I’ve been a Beatles fan ever since they were the Beatles. I saw their Ed Sullivan Show appearance—that was a school night, and I had to be in bed at 8:30, and Ed Sullivan was on from 8 to 9. I saw the first half and went to bed, and could still hear the TV downstairs—‘Oh, Dad, you’re killing me!’

So after doing this for 32 years, do you have a favorite song to play? Do you go through phases of favorites?

It’s like trying to pick your favorite flower: There are so many beautiful flowers. It’s the same. You look at these Beatles records, and most groups who have an album, there are maybe one, two singles on it. All the Beatles records could be in the top ten. I couldn’t pick a favorite song or album. The Beatles in ’65 were so good; Rubber Soul is killer.

There are certain songs you have to do every night—‘She Loves You,’ ‘Twist and Shout,’ ‘I Wanna Hold Your Hand.’ About half a dozen or eight songs there, you can intermingle. I think within the time period we do, one of my favorites is ‘Yes It Is.’ It’s a B-side and lesser-known, but it’s very beautiful.

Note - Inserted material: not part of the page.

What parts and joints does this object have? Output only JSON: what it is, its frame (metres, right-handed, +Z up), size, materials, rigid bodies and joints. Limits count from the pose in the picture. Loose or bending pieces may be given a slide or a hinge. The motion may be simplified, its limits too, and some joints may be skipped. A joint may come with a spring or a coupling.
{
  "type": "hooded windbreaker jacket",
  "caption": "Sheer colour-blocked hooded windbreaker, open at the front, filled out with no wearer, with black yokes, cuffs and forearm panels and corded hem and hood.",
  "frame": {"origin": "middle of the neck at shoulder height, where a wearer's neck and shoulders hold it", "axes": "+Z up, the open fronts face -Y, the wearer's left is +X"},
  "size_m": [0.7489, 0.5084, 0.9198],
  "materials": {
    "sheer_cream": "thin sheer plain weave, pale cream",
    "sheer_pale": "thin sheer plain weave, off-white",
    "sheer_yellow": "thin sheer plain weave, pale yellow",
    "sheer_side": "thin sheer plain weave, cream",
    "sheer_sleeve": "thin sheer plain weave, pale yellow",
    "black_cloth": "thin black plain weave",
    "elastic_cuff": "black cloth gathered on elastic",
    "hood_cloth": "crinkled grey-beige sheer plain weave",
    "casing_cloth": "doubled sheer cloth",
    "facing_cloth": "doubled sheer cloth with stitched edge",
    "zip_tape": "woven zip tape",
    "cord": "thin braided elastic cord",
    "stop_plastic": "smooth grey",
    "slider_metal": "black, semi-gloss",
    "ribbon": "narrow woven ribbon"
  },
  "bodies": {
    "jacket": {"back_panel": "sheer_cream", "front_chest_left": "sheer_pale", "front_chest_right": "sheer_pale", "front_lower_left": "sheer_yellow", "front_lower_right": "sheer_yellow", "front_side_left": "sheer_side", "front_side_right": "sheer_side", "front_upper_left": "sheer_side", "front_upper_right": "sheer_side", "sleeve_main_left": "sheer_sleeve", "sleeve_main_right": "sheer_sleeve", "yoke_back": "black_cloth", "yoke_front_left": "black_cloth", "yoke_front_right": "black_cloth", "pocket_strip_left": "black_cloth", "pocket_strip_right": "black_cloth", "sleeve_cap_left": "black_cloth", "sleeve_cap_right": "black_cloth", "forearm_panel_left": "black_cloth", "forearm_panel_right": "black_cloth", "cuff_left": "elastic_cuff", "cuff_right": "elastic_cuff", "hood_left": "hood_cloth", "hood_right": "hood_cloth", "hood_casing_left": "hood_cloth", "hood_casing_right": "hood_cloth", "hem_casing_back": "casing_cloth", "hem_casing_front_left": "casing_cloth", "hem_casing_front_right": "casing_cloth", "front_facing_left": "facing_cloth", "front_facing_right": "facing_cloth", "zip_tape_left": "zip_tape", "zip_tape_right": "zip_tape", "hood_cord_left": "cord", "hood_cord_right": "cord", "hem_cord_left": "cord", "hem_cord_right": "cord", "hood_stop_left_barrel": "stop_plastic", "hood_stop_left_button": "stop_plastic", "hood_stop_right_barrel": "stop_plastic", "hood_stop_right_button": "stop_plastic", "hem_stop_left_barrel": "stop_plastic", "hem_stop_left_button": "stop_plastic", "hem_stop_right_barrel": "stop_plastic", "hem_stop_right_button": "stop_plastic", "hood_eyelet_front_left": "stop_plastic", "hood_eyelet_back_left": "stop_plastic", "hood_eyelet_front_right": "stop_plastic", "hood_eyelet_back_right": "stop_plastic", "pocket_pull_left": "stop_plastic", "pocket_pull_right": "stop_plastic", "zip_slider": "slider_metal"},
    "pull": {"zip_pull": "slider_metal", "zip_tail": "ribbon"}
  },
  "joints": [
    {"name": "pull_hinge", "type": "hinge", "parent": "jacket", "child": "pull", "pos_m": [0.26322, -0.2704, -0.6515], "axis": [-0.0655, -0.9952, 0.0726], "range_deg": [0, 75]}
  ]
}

It’s really an ongoing process, because anyone in any kind of creative endeavor—be they a dancer, artist, musician—your natural tendency is to progress in some direction. Our challenge is to learn something one way and never change it. That’s hard. The live versions [of songs] were different than recorded versions, because [the Beatles] were already progressing. So you wonder, do you play the versions everyone in the audience is most familiar with, or pull out a rare, live version you think is really cool? We’ve adopted the mindset of ‘Let’s play it like the record, but put the live energy into it.’

We video and audiotape frequently to make sure we’re still on mark. And it’s tough. You have to pay attention and be thoughtful.

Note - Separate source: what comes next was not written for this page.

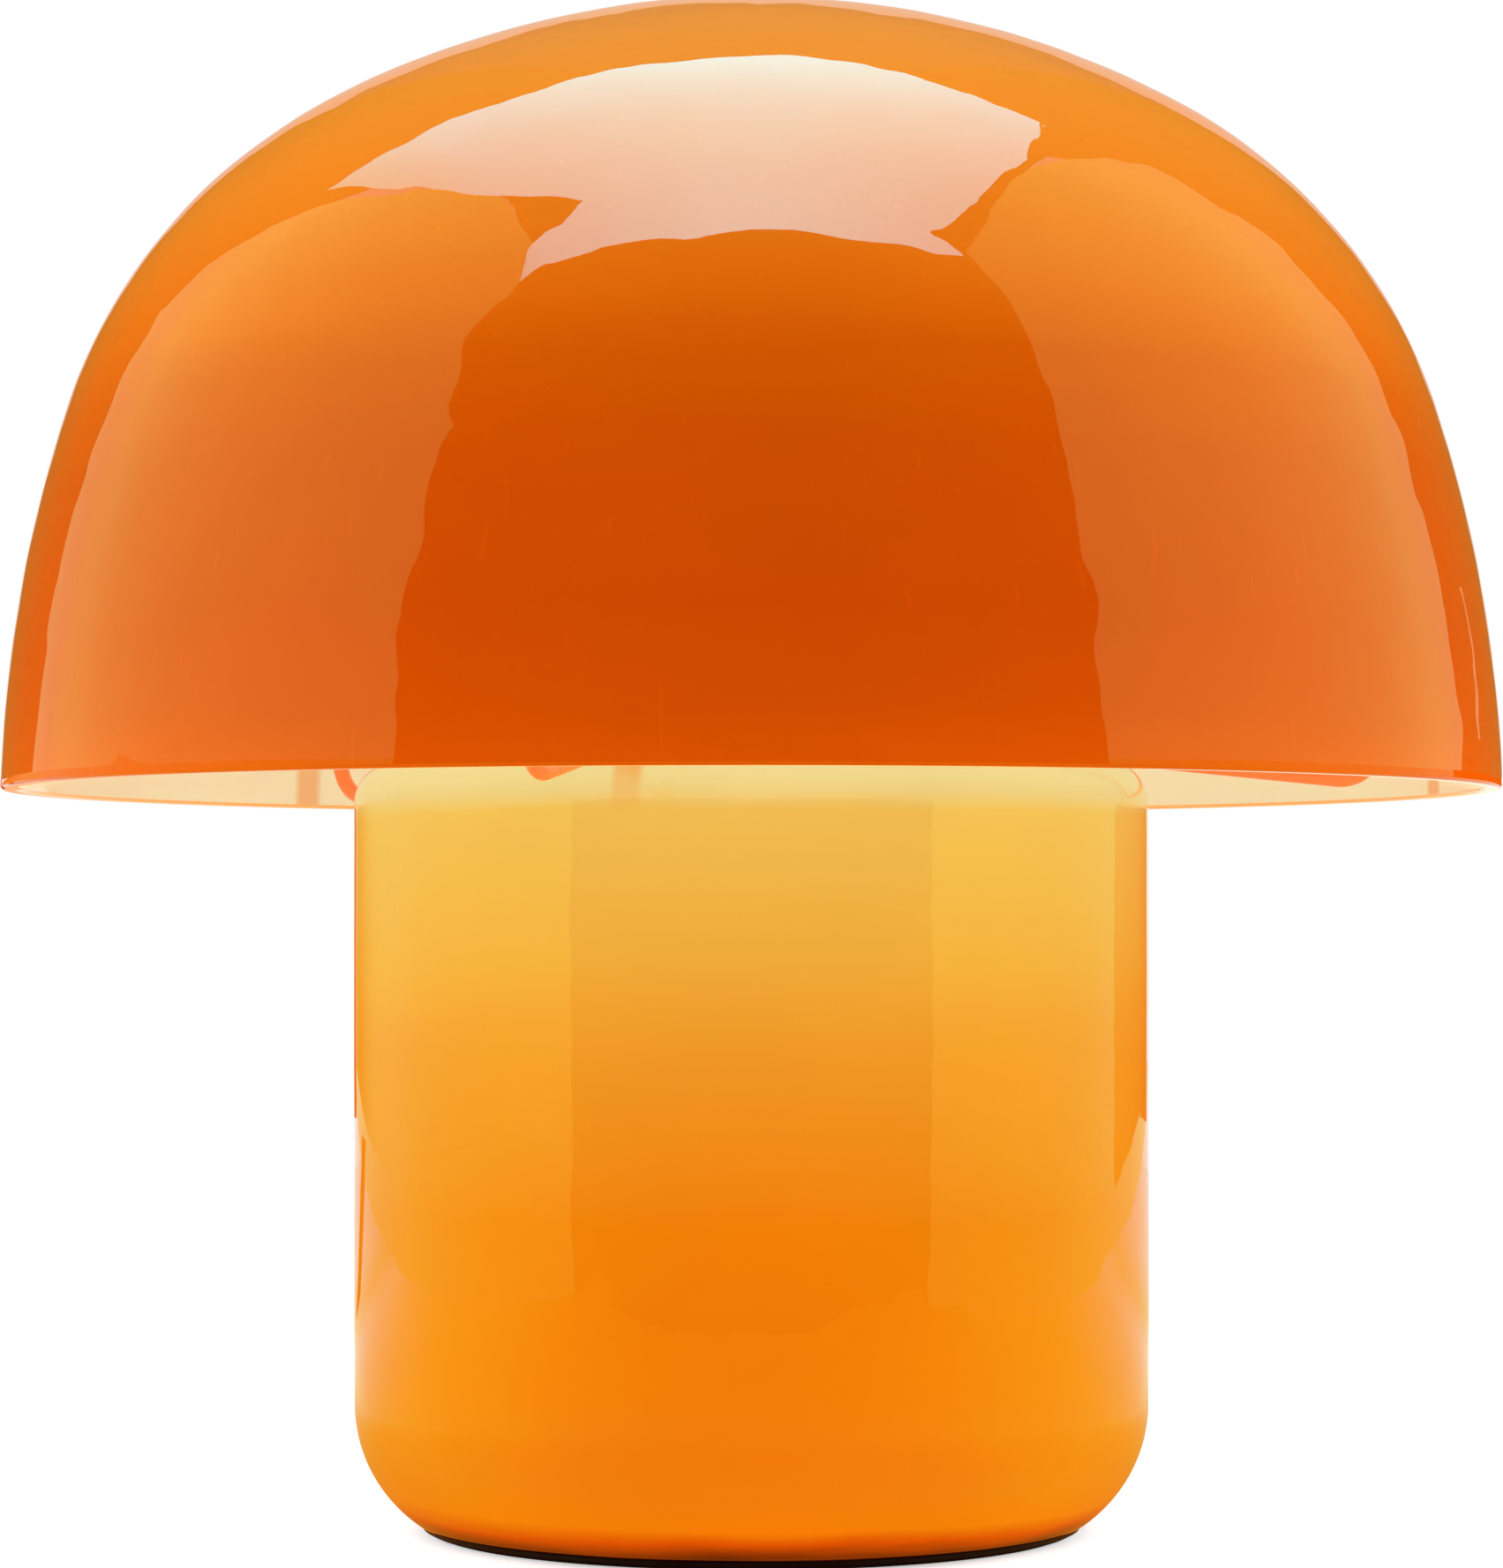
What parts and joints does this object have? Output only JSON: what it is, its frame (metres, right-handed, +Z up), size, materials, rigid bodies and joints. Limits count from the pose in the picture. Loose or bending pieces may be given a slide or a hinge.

What have you learned about John from embodying him?

John was really unedited and was, generally speaking, a very loving person, and most of his writing reflects that. I think that’s something that, subliminally, people relate to about the Beatles. All their songs are positive. Even ‘I’m A Loser’—it’s up-tempo, it’s happy. There’s something about the chemistry of those guys that pulls you in on another level that music and words can’t.

John was witty, and he was unedited. He got them in trouble a couple times with things he said or were misconstrued. He didn’t have social awareness of ‘I better not say that,’ but 99 percent of the time, what he was saying was something he actually felt strongly about, even if it offended people. That’s what people respected about John, even though something the other band members took some heat for it, like the ‘Bigger than Christ moment.’*

*In a 1966 interview with the London Evening Standard, Lennon was quoted as saying the Beatles were ‘More popular than Jesus,’ leading to international controversy.

What can Savannah audiences expect from 1964?

A great combination of great rock ‘n’ roll and good, clean fun. Bring your whole family.